### EXERCISE DETAILS
Give back the exact lines spanning from the line with "front_cover()" to the line with "if empty is", with both of those lines included and no others.

■ ■ ■ ■

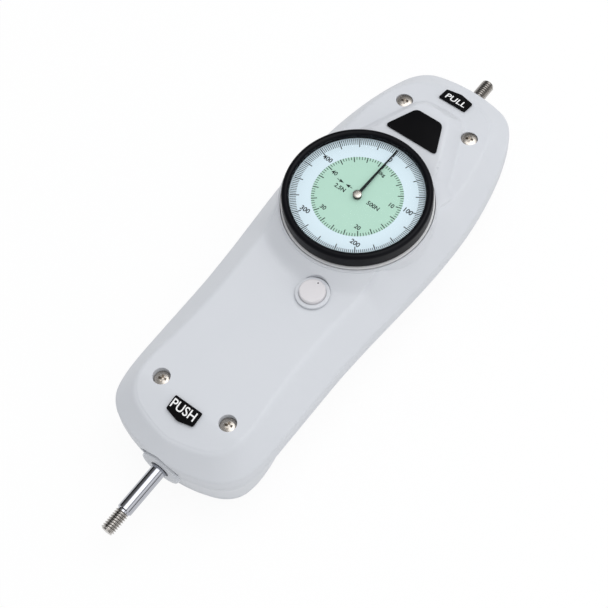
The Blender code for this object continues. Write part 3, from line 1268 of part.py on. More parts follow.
def button():
    """The button with its collar, stem, clip and spring, about the button's axis."""
    face = face_height(BUTTON_X, BUTTON_Y)
    top = face + BUTTON_PROUD
    cap_low = top - BUTTON_HEIGHT
    roof = top - BUTTON_ROOF
    edge = BUTTON_EDGE
    profile = [
        (0, top), (BUTTON_RADIUS - edge, top),
        (BUTTON_RADIUS - edge * EDGE_SHARE, top - edge * EDGE_SHARE), (BUTTON_RADIUS, top - edge), (BUTTON_RADIUS, cap_low), (BUTTON_BORE, cap_low),
        (BUTTON_BORE, roof), (0, roof),
    ]
    place(turned("button_cap", profile, "button_plastic"), button_axis)
    bore = BUTTON_RADIUS + SEAT_GAP
    sleeve = bore + BUTTON_COLLAR_WALL
    floor = cap_low - BUTTON_TRAVEL - SEAT_GAP
    low = floor - BUTTON_COLLAR_FLOOR
    seat = face + SEAT_GAP
    flange = seat + COLLAR_FLANGE_HEIGHT
    hole = STEM_RADIUS + SEAT_GAP
    profile = [
        (bore, flange), (COLLAR_FLANGE_RADIUS - edge / 2, flange),
        (COLLAR_FLANGE_RADIUS, flange - edge / 2), (COLLAR_FLANGE_RADIUS, seat),
        (sleeve, seat), (sleeve, low), (hole, low), (hole, floor), (bore, floor),
    ]
    place(turned("button_collar", profile, "painted_case", closed=True), button_axis)
    tip = LEVER_Z + LEVER_THICKNESS + SEAT_GAP
    clip_low = tip + SEAT_GAP
    clip_high = clip_low + CLIP_HEIGHT
    head = roof - SEAT_GAP
    profile = [
        (0, head), (STEM_HEAD_RADIUS, head), (STEM_HEAD_RADIUS, head - STEM_HEAD_HEIGHT),
        (STEM_RADIUS, head - STEM_HEAD_HEIGHT), (STEM_RADIUS, clip_low),
        (STEM_TIP_RADIUS, clip_low), (STEM_TIP_RADIUS, tip), (0, tip),
    ]
    place(turned("button_stem", profile, "steel", sides=SMALL_ROUND), button_axis)
    inner = STEM_RADIUS + RUN_GAP
    ring = [(CLIP_RADIUS, clip_high), (CLIP_RADIUS, clip_low), (inner, clip_low),
            (inner, clip_high)]
    clip = turned("button_clip", ring, "spring_steel", closed=True, sides=SMALL_ROUND)
    place(clip, button_axis)
    count = BUTTON_SPRING_TURNS * FINE_SPRING_STEPS
    start = floor + SEAT_GAP + BUTTON_SPRING_WIRE
    end = roof - SEAT_GAP - BUTTON_SPRING_WIRE
    points = []
    for i in range(count + 1):
        angle = FULL_TURN * i / FINE_SPRING_STEPS
        across, up = BUTTON_SPRING_RADIUS * math.cos(angle), BUTTON_SPRING_RADIUS * math.sin(angle)
        points.append((across, up, start + (end - start) * i / count))
    gap = (end - start) / BUTTON_SPRING_TURNS - 2 * BUTTON_SPRING_WIRE
    print("button spring's least gap, mm:", round(gap / MM, 2))
    place(wire("button_spring", points, BUTTON_SPRING_WIRE, "spring_steel", 1), button_axis)


def brake():
    """The lever under the button, its pin and the pad that holds the drive gear."""
    half = LEVER_HALF_WIDTH
    low, high = -LEVER_PUSH_REACH, LEVER_PULL_REACH
    side = -LEVER_SIDE_REACH - half
    outline = [
        (-half, low), (half, low), (half, high), (side, high), (side, high - 2 * half),
        (-half, high - 2 * half),
    ]
    made = plate(
        "brake_lever", [outline], LEVER_Z, LEVER_Z + LEVER_THICKNESS, "steel",
    )
    place(made, None, (BUTTON_X, PIVOT_Y, LEVER_Z + LEVER_THICKNESS / 2))
    lug = bmesh.new()
    add_box(
        lug, (BUTTON_X - half + SEAT_GAP, PIVOT_Y - LUG_RADIUS, PIVOT_Z - LUG_RADIUS),
        (BUTTON_X + half - SEAT_GAP, PIVOT_Y + LUG_RADIUS, LEVER_Z + LEVER_THICKNESS / 2),
    )
    boolean(made, helper("lever_lug", mesh_of(lug, "lever_lug")), "UNION")
    hole = bmesh.new()
    add_cylinder(hole, PIN_RADIUS + RUN_GAP, -PIVOT_HALF, PIVOT_HALF, sides=SMALL_ROUND)
    lug_hole = helper("lug_hole", mesh_of(hole, "lug_hole"))
    place(lug_hole, None, (BUTTON_X, PIVOT_Y, PIVOT_Z), (0, math.pi / 2, 0))
    boolean(made, lug_hole, "DIFFERENCE")
    pin = turned("lever_pin", [
        (0, PIVOT_HALF), (PIN_RADIUS, PIVOT_HALF), (PIN_RADIUS, -PIVOT_HALF), (0, -PIVOT_HALF),
    ], "steel", sides=SMALL_ROUND)
    place(pin, None, (BUTTON_X, PIVOT_Y, PIVOT_Z), (0, math.pi / 2, 0))
    top = LEVER_Z - SEAT_GAP
    bottom = PIVOT_Z + GEAR_OVER_PIVOT + SEAT_GAP
    pad = turned("brake_pad", [
        (0, top), (PAD_RADIUS, top), (PAD_RADIUS, bottom), (0, bottom),
    ], "cork", sides=SMALL_ROUND)
    x = BUTTON_X - LEVER_SIDE_REACH
    place(pad, None, (x, PIVOT_Y + high - half, 0))


def front_plates():
    """The bare name plate on the hood and the two word plates on the end slopes."""
    inset = NAME_PLATE_CORNER
    corners = [
        (inset - NAME_PLATE_LONG, NAME_PLATE_LOW + inset),
        (NAME_PLATE_LONG - inset, NAME_PLATE_LOW + inset),
        (NAME_PLATE_SHORT - inset / 2, NAME_PLATE_HIGH - inset),
        (inset / 2 - NAME_PLATE_SHORT, NAME_PLATE_HIGH - inset),
    ]
    low = HOOD_TOP_Z + SEAT_GAP
    name = plate(
        "name_plate", [rounded_hull(corners, inset)], low, low + PLATE_THICKNESS, "black_paint",
    )
    place(name, dial_axis, (0, 0, low + PLATE_THICKNESS / 2))
    half, side, roof = WORD_PLATE_HALF, WORD_PLATE_SIDE / 2, WORD_PLATE_ROOF
    for label, y, sign in (
        ("push_plate", PUSH_Y + PUSH_PLATE_INSET, -1),
        ("pull_plate", PULL_Y - PULL_PLATE_INSET, 1),
    ):
        outline = [(-half, -side), (half, -side), (half, side), (0, side + roof), (-half, side)]
        outline = [(x, sign * v) for x, v in outline]
        if sign < 0:
            outline.reverse()
        here = face_height(0, y)
        tilt = math.atan2(face_height(0, y + side) - face_height(0, y - side), 2 * side)
        made = plate(label, [outline], 0, PLATE_THICKNESS, "black_paint")
        # The slope under a word plate is slightly bent, so the plate gets extra room
        lift = SEAT_GAP + PLATE_THICKNESS / 2 + BEND_ROOM
        place(
            made, None,
            (0, y - lift * math.sin(tilt), here + lift * math.cos(tilt)), (tilt, 0, 0),
        )


front_cover()
rear_cover()
fasteners()
shaft()
load_spring()
spring_anchor()
carriage()
gear_train()
chassis()
bridge()
dial_case()
zero_ring()
pointer()
button()
brake()
front_plates()
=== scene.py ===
import math

import bmesh
import bpy
from mathutils import Matrix, Vector


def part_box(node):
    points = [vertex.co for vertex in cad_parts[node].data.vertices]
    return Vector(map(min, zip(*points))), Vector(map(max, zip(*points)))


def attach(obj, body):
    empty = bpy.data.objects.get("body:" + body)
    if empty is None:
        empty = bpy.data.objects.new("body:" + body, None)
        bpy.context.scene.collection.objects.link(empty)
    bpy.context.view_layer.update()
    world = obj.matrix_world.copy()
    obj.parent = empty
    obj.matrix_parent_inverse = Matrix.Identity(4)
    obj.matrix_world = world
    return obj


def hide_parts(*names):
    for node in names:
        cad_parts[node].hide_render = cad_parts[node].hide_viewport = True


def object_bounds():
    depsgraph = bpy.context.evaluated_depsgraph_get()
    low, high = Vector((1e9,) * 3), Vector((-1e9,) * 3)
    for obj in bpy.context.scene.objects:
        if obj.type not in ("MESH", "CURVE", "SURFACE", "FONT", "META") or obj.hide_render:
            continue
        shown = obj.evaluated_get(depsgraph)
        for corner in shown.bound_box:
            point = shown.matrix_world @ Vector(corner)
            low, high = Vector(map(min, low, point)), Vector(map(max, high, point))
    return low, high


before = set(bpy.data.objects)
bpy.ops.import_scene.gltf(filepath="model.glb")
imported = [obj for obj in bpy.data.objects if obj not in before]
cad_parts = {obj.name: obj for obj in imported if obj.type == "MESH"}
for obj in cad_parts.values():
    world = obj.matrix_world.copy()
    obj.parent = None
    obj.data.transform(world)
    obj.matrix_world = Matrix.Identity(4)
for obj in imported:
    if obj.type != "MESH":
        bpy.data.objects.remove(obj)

# Analog force gauge: fine painted covers, dial print, threads and finishes, all in metres.
mm = 0.001
fullTurn = 2 * math.pi
mergeGap = 0.005 * mm
letterGap = 0.0005  # share of a letter's size, under which two of its points are one
sharpAngle = math.radians(32)  # edges that turn more than this are drawn sharp
cadLow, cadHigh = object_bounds()


def centreOf(node):
    low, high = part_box(node)
    return (low + high) / 2


dialCentre = centreOf("bezel")
dialCentre.z = 0
buttonCentre = centreOf("button_cap")
buttonCentre.z = 0
shaftZ = centreOf("push_rod").z


# Finishes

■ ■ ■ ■

### FULL OUTPUT
front_cover()
rear_cover()
fasteners()
shaft()
load_spring()
spring_anchor()
carriage()
gear_train()
chassis()
bridge()
dial_case()
zero_ring()
pointer()
button()
brake()
front_plates()
=== scene.py ===
import math

import bmesh
import bpy
from mathutils import Matrix, Vector


def part_box(node):
    points = [vertex.co for vertex in cad_parts[node].data.vertices]
    return Vector(map(min, zip(*points))), Vector(map(max, zip(*points)))


def attach(obj, body):
    empty = bpy.data.objects.get("body:" + body)
    if empty is None:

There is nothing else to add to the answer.